<<<<

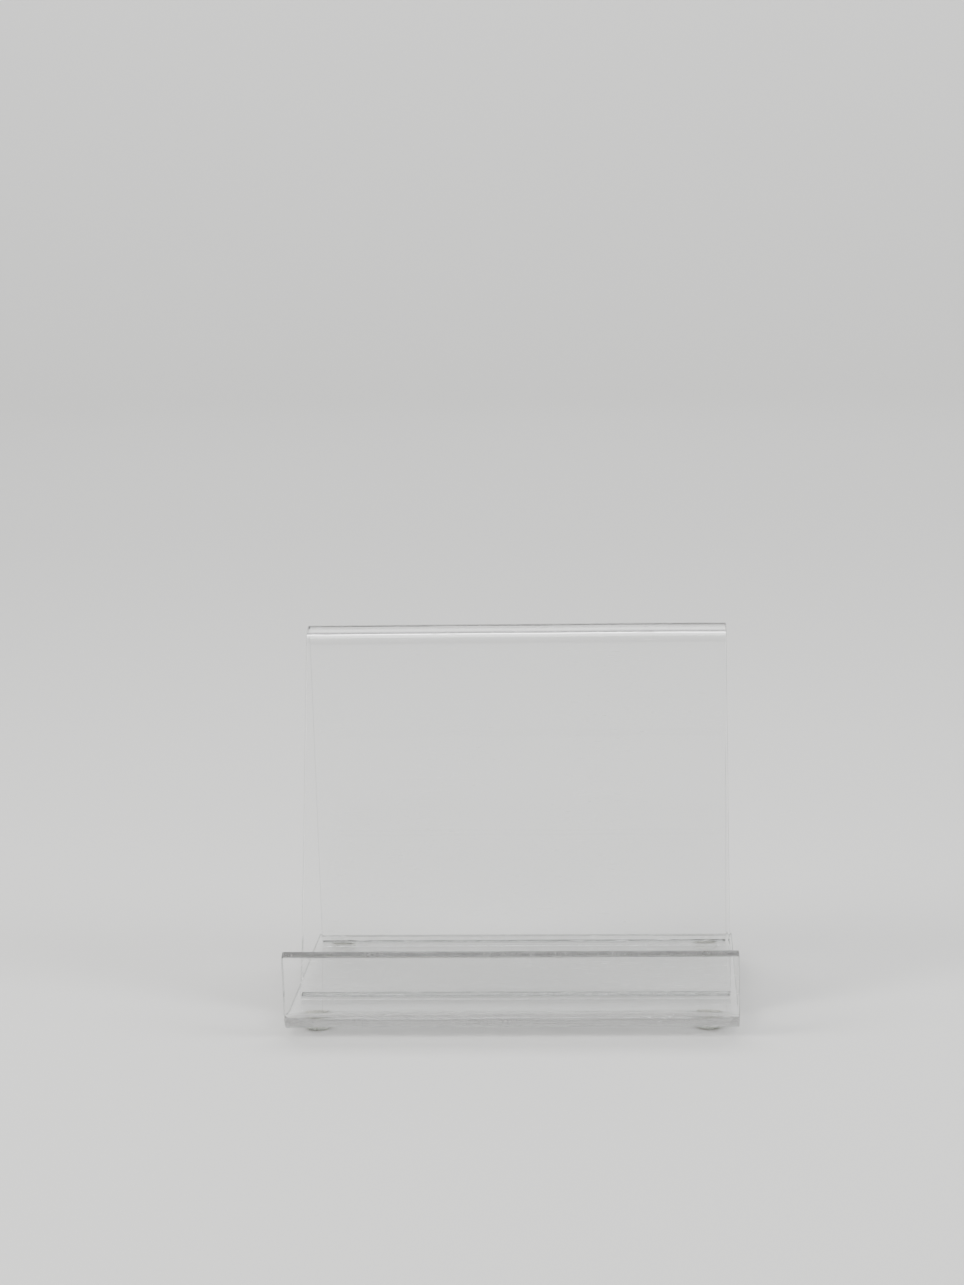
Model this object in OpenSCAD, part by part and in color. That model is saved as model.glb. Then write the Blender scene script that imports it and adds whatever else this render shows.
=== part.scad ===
// Clear acrylic display stand for a single plate or shallow dish.
//
// A heat-bent cradle carries the plate's rim in the trough behind its low front lip.
// A heat-bent easel, cemented on the cradle's base, takes the plate's back.
// Four stick-on bumpers keep the base off the table.
// +X is the stand's right seen from the front, +Y its back, +Z up.
// The origin is on the table, under the middle of the footprint.

/* [Cradle] */
// Width of the cradle sheet
cradle_w = 134; // [110:1:180]
// Overall depth of the stand, from the lip's front to the base's rear edge
stand_depth = 114; // [112:1:150]
// Thickness of the cradle sheet
cradle_t = 4; // [3:0.5:5]
// Height of the lip's top edge above the base's upper face
lip_h = 20.5; // [14:0.5:26]
// Forward lean of the lip from vertical
lip_lean = 13; // [4:1:15]
// Inner radius of the heat bend between the lip and the base
cradle_bend_r = 3.5; // [2.5:0.5:6]

/* [Easel] */
// Width of the easel sheet
easel_w = 130; // [70:1:180]
// Thickness of the easel sheet
easel_t = 3; // [2:0.5:3.5]
// Clear depth of the trough, from the lip's foot to the back rest
trough_d = 25; // [20:1:26]
// Height of the easel's crown above the base's upper face
easel_h = 106; // [80:1:108]
// Backward lean of the back rest from vertical
rest_lean = 21; // [16:1:22]
// Forward lean of the rear prop from vertical
prop_lean = 10; // [8:1:11]
// Inner radius of the heat bend at the easel's crown
crown_r = 5; // [4:0.5:5.5]

/* [Cement] */
// Thickness of the cement film between the easel and the base
film_t = 0.15; // [0.1:0.05:0.3]
// Width and height of the cement bead along the inner face of each foot of the easel
bead_leg = 1; // [0.6:0.1:1.5]
// Distance the cement stops short of the easel's side edges
bead_inset = 0.6; // [0.4:0.1:2]

/* [Feet] */
// Diameter of a bumper foot
foot_d = 8; // [6:0.5:10]
// Height of a bumper foot below its adhesive disc
foot_h = 1.8; // [1.5:0.1:3]
// Radius of the rounded lower edge of a bumper foot
foot_round = 1.2; // [0.8:0.1:1.4]
// Thickness of the adhesive disc above a bumper foot
disc_t = 0.2; // [0.1:0.05:0.4]
// Distance the adhesive disc stops short of the bumper's edge
disc_inset = 0.3; // [0.2:0.1:0.6]
// Distance of a foot's centre from the base's side edge
foot_inset_x = 9; // [7:0.5:14]
// Distance of a foot's centre from the lip's foot and from the base's rear edge
foot_inset_y = 9; // [7:0.5:14]

/* [Hidden] */
$fn = 96;

// Largest turn between two lines along a bend, in degrees
bend_step = 3;

// Heights of the base sheet's two faces above the table
base_low = foot_h + disc_t;
base_top = base_low + cradle_t;

// The lip's foot is the corner where its inner face meets the base's upper face
lip_foot_y = -stand_depth / 2 + lip_h * tan(lip_lean) + cradle_t * cos(lip_lean);
base_rear_y = stand_depth / 2;

// The easel's outer faces rise from its two feet and would meet at an apex above the crown
crown_outer_r = crown_r + easel_t;
crown_half = (rest_lean + prop_lean) / 2;
crown_skew = (rest_lean - prop_lean) / 2;
apex_to_crown = crown_outer_r / sin(crown_half);
apex_h = easel_h - crown_outer_r + apex_to_crown * cos(crown_skew);
rest_foot_y = lip_foot_y + trough_d;
apex_y = rest_foot_y + apex_h * tan(rest_lean);
crown_y = apex_y - apex_to_crown * sin(crown_skew);
prop_foot_y = apex_y + apex_h * tan(prop_lean);

foot_x = cradle_w / 2 - foot_inset_x;
foot_front_y = lip_foot_y + foot_inset_y;
foot_rear_y = base_rear_y - foot_inset_y;

clear_acrylic = [0.84, 0.91, 0.91, 0.45];
clear_cement = [0.93, 0.96, 0.95, 0.7];
clear_rubber = [0.86, 0.88, 0.87, 0.8];
adhesive = [0.78, 0.80, 0.76, 0.9];

// Extrudes an outline, drawn with Y across and Z up, to the given width, centred on X
module across(width) {
    translate([-width / 2, 0, 0])
        rotate([90, 0, 90])
            linear_extrude(height = width)
                children();
}

// Points on an arc about the origin, from one angle to another
function arc(r, from, to) =
    let (steps = ceil(abs(to - from) / bend_step))
    [for (i = [0:steps]) let (a = from + (to - from) * i / steps) r * [cos(a), sin(a)]];

// Outline of a sheet bent once about the origin. Its two legs leave the bend at angle_a and,
// anticlockwise of it, at angle_b, and each is measured from where the bend ends.
module bent_outline(angle_a, leg_a, angle_b, leg_b, inner_r, sheet_t) {
    bend_start = angle_a - 90;
    bend_end = angle_b - 270;
    outer = arc(inner_r + sheet_t, bend_start, bend_end);
    inner = arc(inner_r, bend_end, bend_start);
    along_a = leg_a * [cos(angle_a), sin(angle_a)];
    along_b = leg_b * [cos(angle_b), sin(angle_b)];
    polygon(concat(
        [outer[0] + along_a],
        outer,
        [outer[len(outer) - 1] + along_b, inner[0] + along_b],
        inner,
        [inner[len(inner) - 1] + along_a]
    ));
}

// Lip, heat bend and base: one sheet, bent once
module cradle() {
    corner_to_bend = cradle_bend_r * tan(45 - lip_lean / 2);
    color(clear_acrylic)
        across(cradle_w)
            translate([lip_foot_y + corner_to_bend, base_top + cradle_bend_r])
                bent_outline(0, base_rear_y - lip_foot_y - corner_to_bend,
                             90 + lip_lean, lip_h / cos(lip_lean) - corner_to_bend,
                             cradle_bend_r, cradle_t);
}

// Back rest, crown and rear prop: one sheet, bent once and cut level at its two feet
module easel() {
    leg = apex_h / cos(rest_lean);
    color(clear_acrylic)
        across(easel_w)
            intersection() {
                translate([crown_y, base_top + easel_h - crown_outer_r])
                    bent_outline(-90 - rest_lean, leg, -90 + prop_lean, leg, crown_r, easel_t);
                translate([lip_foot_y, base_top + film_t])
                    square([stand_depth, easel_h]);
            }
}

// Cement film under one foot of the easel, and the bead left along the foot's inner face, where
// the cement is run in. The outer face's foot is at Y 0 and the sheet leans towards +Y.
module cement(lean) {
    inner_y = easel_t / cos(lean);
    color(clear_cement)
        across(easel_w - 2 * bead_inset)
            polygon([
                [0, 0],
                [inner_y + bead_leg, 0],
                [inner_y + bead_leg * tan(lean), bead_leg],
                [inner_y + film_t * tan(lean), film_t],
                [film_t * tan(lean), film_t]
            ]);
}

module cement_rest() {
    translate([0, rest_foot_y, base_top])
        cement(rest_lean);
}

module cement_prop() {
    translate([0, prop_foot_y, base_top])
        mirror([0, 1, 0])
            cement(prop_lean);
}

// Stick-on bumper, flat above and rounded towards the table
module foot(x, y) {
    flat_r = foot_d / 2 - foot_round;
    color(clear_rubber)
        translate([x, y, 0])
            rotate_extrude()
                union() {
                    square([flat_r, foot_h]);
                    translate([0, foot_round])
                        square([foot_d / 2, foot_h - foot_round]);
                    intersection() {
                        translate([flat_r, foot_round])
                            circle(r = foot_round);
                        square([foot_d / 2, foot_round]);
                    }
                }
}

// Adhesive disc between a bumper and the base
module disc(x, y) {
    color(adhesive)
        translate([x, y, foot_h])
            cylinder(r = foot_d / 2 - disc_inset, h = disc_t);
}

cradle();
easel();
cement_rest();
cement_prop();
foot(-foot_x, foot_front_y);  // foot_front_left
foot(foot_x, foot_front_y);  // foot_front_right
foot(-foot_x, foot_rear_y);  // foot_rear_left
foot(foot_x, foot_rear_y);  // foot_rear_right
disc(-foot_x, foot_front_y);  // disc_front_left
disc(foot_x, foot_front_y);  // disc_front_right
disc(-foot_x, foot_rear_y);  // disc_rear_left
disc(foot_x, foot_rear_y);  // disc_rear_right
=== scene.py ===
"""Looks of the clear acrylic plate display stand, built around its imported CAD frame."""
import math
import random

import bmesh
import bpy
from mathutils import Matrix, Vector, noise


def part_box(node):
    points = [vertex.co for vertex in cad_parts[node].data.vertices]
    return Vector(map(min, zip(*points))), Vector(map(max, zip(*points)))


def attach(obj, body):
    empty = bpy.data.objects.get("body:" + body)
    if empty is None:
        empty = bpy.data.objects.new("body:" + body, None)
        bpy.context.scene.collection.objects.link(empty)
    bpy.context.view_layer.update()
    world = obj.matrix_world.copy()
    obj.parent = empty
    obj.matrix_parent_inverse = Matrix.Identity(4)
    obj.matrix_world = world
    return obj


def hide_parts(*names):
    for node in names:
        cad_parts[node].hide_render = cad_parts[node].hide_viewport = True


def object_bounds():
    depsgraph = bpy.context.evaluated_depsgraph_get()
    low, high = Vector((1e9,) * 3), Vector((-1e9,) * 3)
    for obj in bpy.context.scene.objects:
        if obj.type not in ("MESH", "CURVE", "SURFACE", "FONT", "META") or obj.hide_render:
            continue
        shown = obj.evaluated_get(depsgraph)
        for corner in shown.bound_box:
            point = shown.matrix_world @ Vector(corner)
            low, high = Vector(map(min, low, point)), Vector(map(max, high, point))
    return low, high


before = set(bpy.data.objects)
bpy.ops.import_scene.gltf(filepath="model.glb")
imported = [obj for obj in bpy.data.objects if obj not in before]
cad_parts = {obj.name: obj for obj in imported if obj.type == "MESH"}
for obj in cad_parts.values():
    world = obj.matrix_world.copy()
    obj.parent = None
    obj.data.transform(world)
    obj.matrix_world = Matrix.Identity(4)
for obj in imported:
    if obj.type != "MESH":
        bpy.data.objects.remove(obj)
cad_low, cad_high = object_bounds()

MM = 0.001
ROOT = "root"

# Driving dimensions of the two bent sheets
LIP_LEAN = math.radians(13)
REST_LEAN = math.radians(21)
PROP_LEAN = math.radians(10)
CRADLE_T = 4 * MM
EASEL_T = 3 * MM
CRADLE_BEND_R = 3.5 * MM
CROWN_R = 5 * MM
FILM_T = 0.15 * MM

# Rounding of a sheet's edges, and of the easel's level-cut feet
EDGE_R = 0.35 * MM
SAWN_R = 0.05 * MM
END_FADE = 3 * MM
EDGE_ANGLES = (45, 36, 27, 18, 9, 0)
EDGE_BEYOND = 1.7
EDGE_SLACK = 1.0001
SIDE_COLUMNS = (1.2 * MM, 2.2 * MM)
FEET_FADE = 8 * MM

# Largest steps of a sheet's lattice, on its flats and round its bends
FLAT_STEP = 3 * MM
BEND_STEP = math.radians(3)

# Errors of heat bending: how large they are, how far they reach and how long their waves are
SIDE_BULGE = 0.35 * MM
BULGE_REACH = 5 * MM
BULGE_INWARDS = 2.5 * MM
BULGE_WAVE = 9 * MM
BULGE_VARIES = 0.10
SIDES_APART = 3
SQUEEZE_SPAN = 1.2 * CRADLE_T
WEAVE = 0.09 * MM
WEAVE_WAVES = (26 * MM, 60 * MM)
RIPPLE = 0.012 * MM
RIPPLE_WAVES = (5 * MM, 11 * MM)
HEAT_REACH = 14 * MM
AWAY_WEAVE = 0.25
AWAY_RIPPLE = 0.15

# The cradle's bend: how its inner radius wanders across it and tightens at its two ends
BEND_WANDER = 0.45 * MM
BEND_WAVE = 22 * MM
BEND_SHIVER = 0.08 * MM
SHIVER_WAVE = 12 * MM
BEND_TIGHTER = 1.1 * MM
TIGHTER_REACH = 7 * MM

# How deep a cemented or stuck face is let into its neighbour, so that no two faces coincide
LET_IN = 0.02 * MM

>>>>

From the opening line of the data above through the line that contains "bead_inset = 0.6; // [0.4:0.1:2]", please print each line as it stands and only those lines.

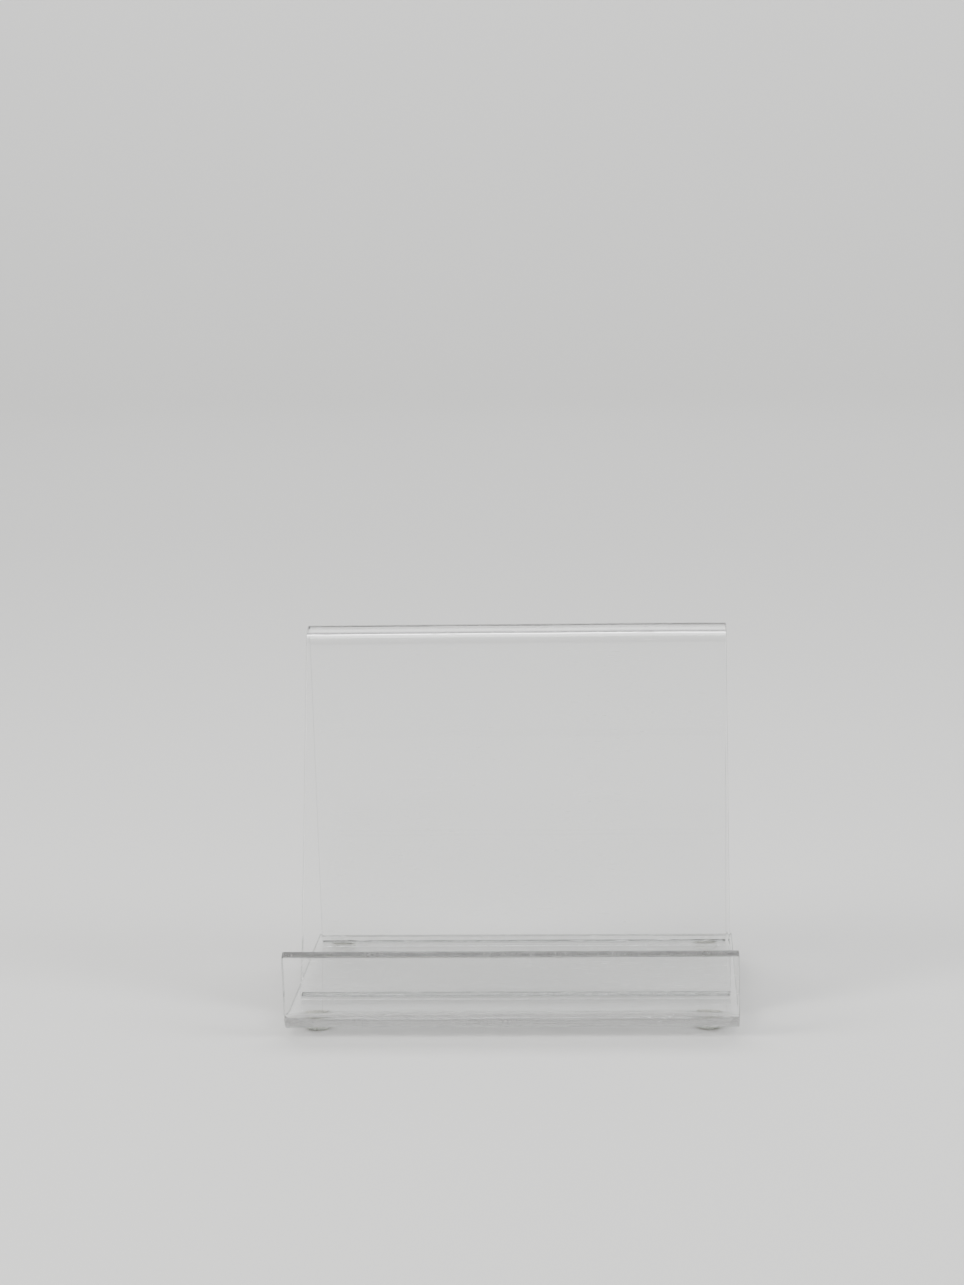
Model this object in OpenSCAD, part by part and in color. That model is saved as model.glb. Then write the Blender scene script that imports it and adds whatever else this render shows.
=== part.scad ===
// Clear acrylic display stand for a single plate or shallow dish.
//
// A heat-bent cradle carries the plate's rim in the trough behind its low front lip.
// A heat-bent easel, cemented on the cradle's base, takes the plate's back.
// Four stick-on bumpers keep the base off the table.
// +X is the stand's right seen from the front, +Y its back, +Z up.
// The origin is on the table, under the middle of the footprint.

/* [Cradle] */
// Width of the cradle sheet
cradle_w = 134; // [110:1:180]
// Overall depth of the stand, from the lip's front to the base's rear edge
stand_depth = 114; // [112:1:150]
// Thickness of the cradle sheet
cradle_t = 4; // [3:0.5:5]
// Height of the lip's top edge above the base's upper face
lip_h = 20.5; // [14:0.5:26]
// Forward lean of the lip from vertical
lip_lean = 13; // [4:1:15]
// Inner radius of the heat bend between the lip and the base
cradle_bend_r = 3.5; // [2.5:0.5:6]

/* [Easel] */
// Width of the easel sheet
easel_w = 130; // [70:1:180]
// Thickness of the easel sheet
easel_t = 3; // [2:0.5:3.5]
// Clear depth of the trough, from the lip's foot to the back rest
trough_d = 25; // [20:1:26]
// Height of the easel's crown above the base's upper face
easel_h = 106; // [80:1:108]
// Backward lean of the back rest from vertical
rest_lean = 21; // [16:1:22]
// Forward lean of the rear prop from vertical
prop_lean = 10; // [8:1:11]
// Inner radius of the heat bend at the easel's crown
crown_r = 5; // [4:0.5:5.5]

/* [Cement] */
// Thickness of the cement film between the easel and the base
film_t = 0.15; // [0.1:0.05:0.3]
// Width and height of the cement bead along the inner face of each foot of the easel
bead_leg = 1; // [0.6:0.1:1.5]
// Distance the cement stops short of the easel's side edges
bead_inset = 0.6; // [0.4:0.1:2]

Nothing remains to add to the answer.